Arranca quando era jovem e via filmes do cinema novo, como aconteceu com António das Mortes, de Glauber Rocha. Nessa época, começo a ouvir discos do António Carlos Jobim. Curiosamente, entre os primeiros discos que começo a ouvir estão os americanos dele. Talvez só saíssem esses com mais regularidade em Espanha. Toca John Carter, mistura jazz, música clássica e brasileira. Entretanto, conheço o pai da minha mulher, grande amigo meu, que era ilustrador. Emigrou para o Brasil vindo de Espanha. Na casa dele, o Vinicius era Sócrates. O disco do Chico Buarque, o Construção, ouvia-se diariamente. Naná Vasconcelos também, por exemplo. Ou o Gato Barbieri, saxofonista argentino, que também tinha uma relação com o Brasil. Uma época muito bonita. Doze anos depois voltaram com toda essa cultura. É aí que me apaixono. Como sou obsessivo, comecei a ouvir toda a discografia do país. Toda a gente.

[“Embalo”, de Tenório Jr., único álbum que o artista brasileiro editou a solo, em 1964, para ouvir na íntegra no Spotify:]

Alguma vez ouviu música de intervenção portuguesa?
Não muito. Quando se dá o 25 de Abril, estávamos em Espanha com o Franco. O Grândola Vila Morena era um hino para os democratas. Gostava do jazz, do Bernardo Sassetti, que morreu novo, aí conheço mais nomes portugueses.

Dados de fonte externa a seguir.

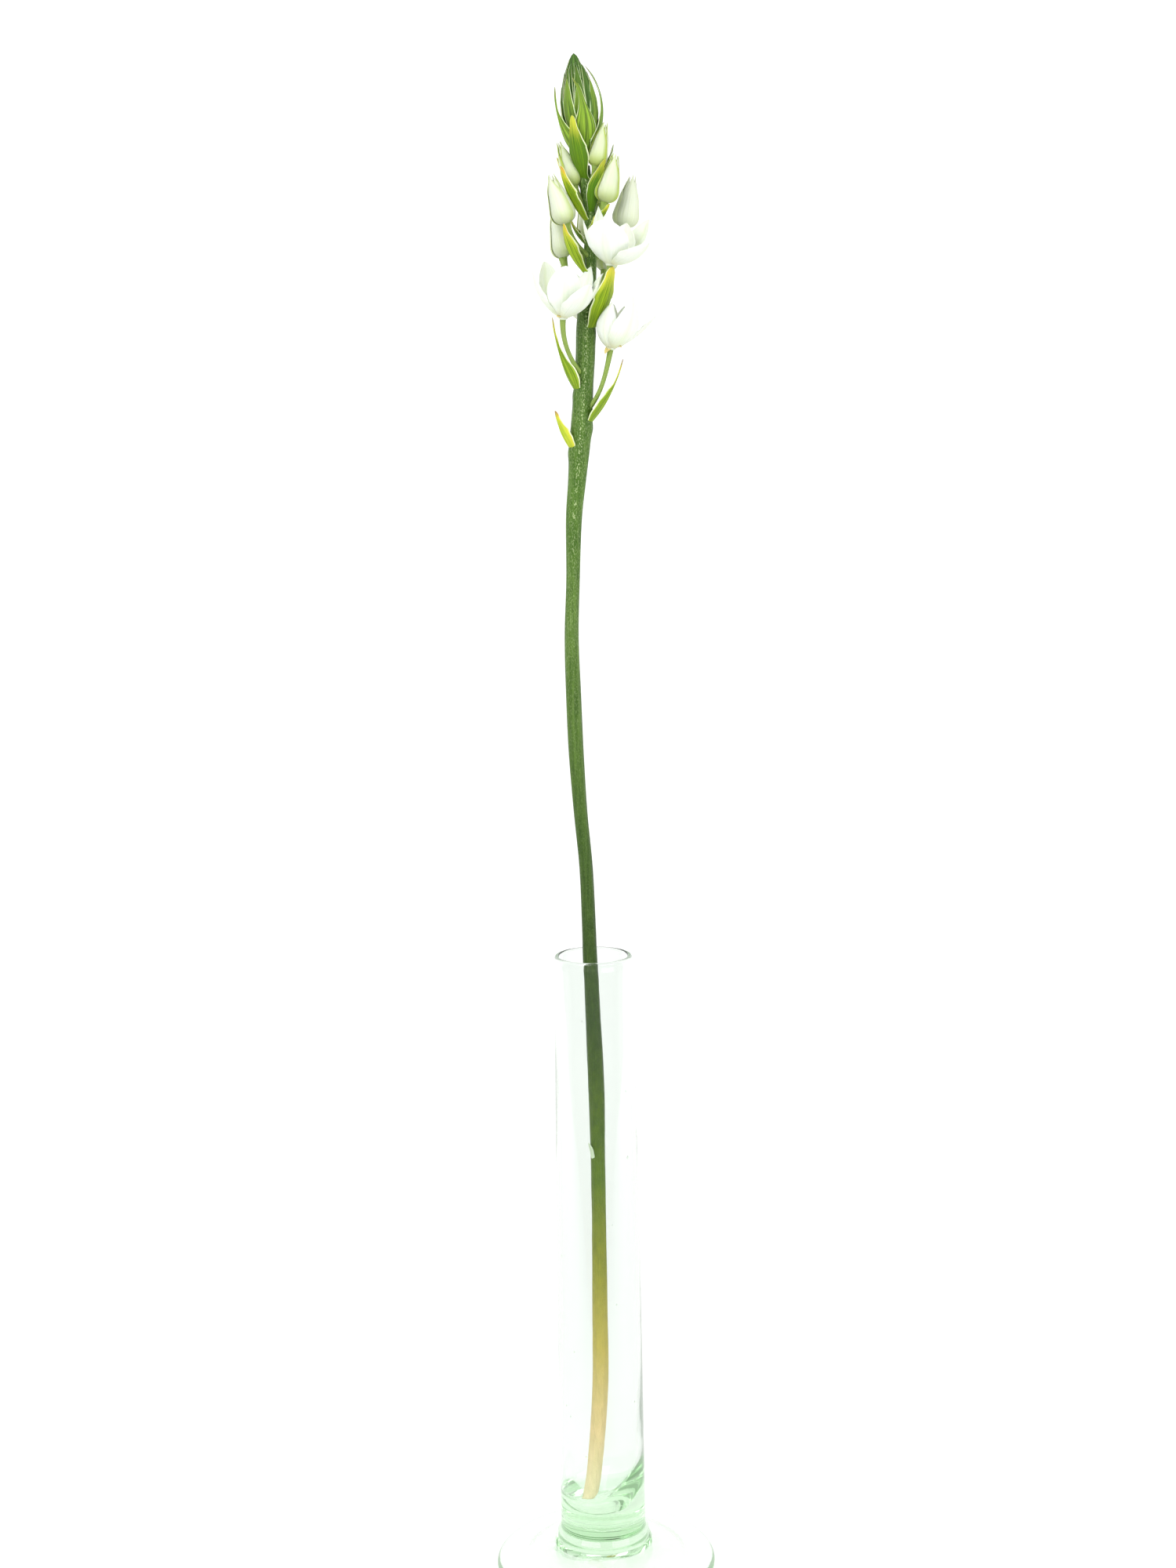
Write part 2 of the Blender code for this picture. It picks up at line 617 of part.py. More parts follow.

Temos um pianista português, o Filipe Melo, que tem feito muitos comics com um ilustrador, o Juan Cavia. E fizeram A Balada de Sophie, que é precisamente sobre um pianista.
Que engraçado. A ver se o encontro.

E porquê escolher Portugal para trabalhar?
Achei que íamos ter coprodução com Brasil e Argentina. Não aconteceu. Fomos a um festival de animação e o Humberto Santana, produtor português de animação, abordou-nos. Mostrou uma grande paixão com o nosso projeto desde o início. Juntaram-se uns produtores holandeses e depois França também entrou no Mataram o Pianista. Houve uma produtora no Brasil que se juntou, mas teve de sair por causa dos cortes orçamentais na cultura feitos por Jair Bolsonaro.

Já esteve em Lisboa?
Claro. Já fiz dois filmes em Portugal. Qualquer desculpa é uma boa desculpa para ir até Lisboa. Tenho muito boas recordações. É um país que quero muito. Na minha cabeceira estão Eça de Queirós e Fernando Pessoa.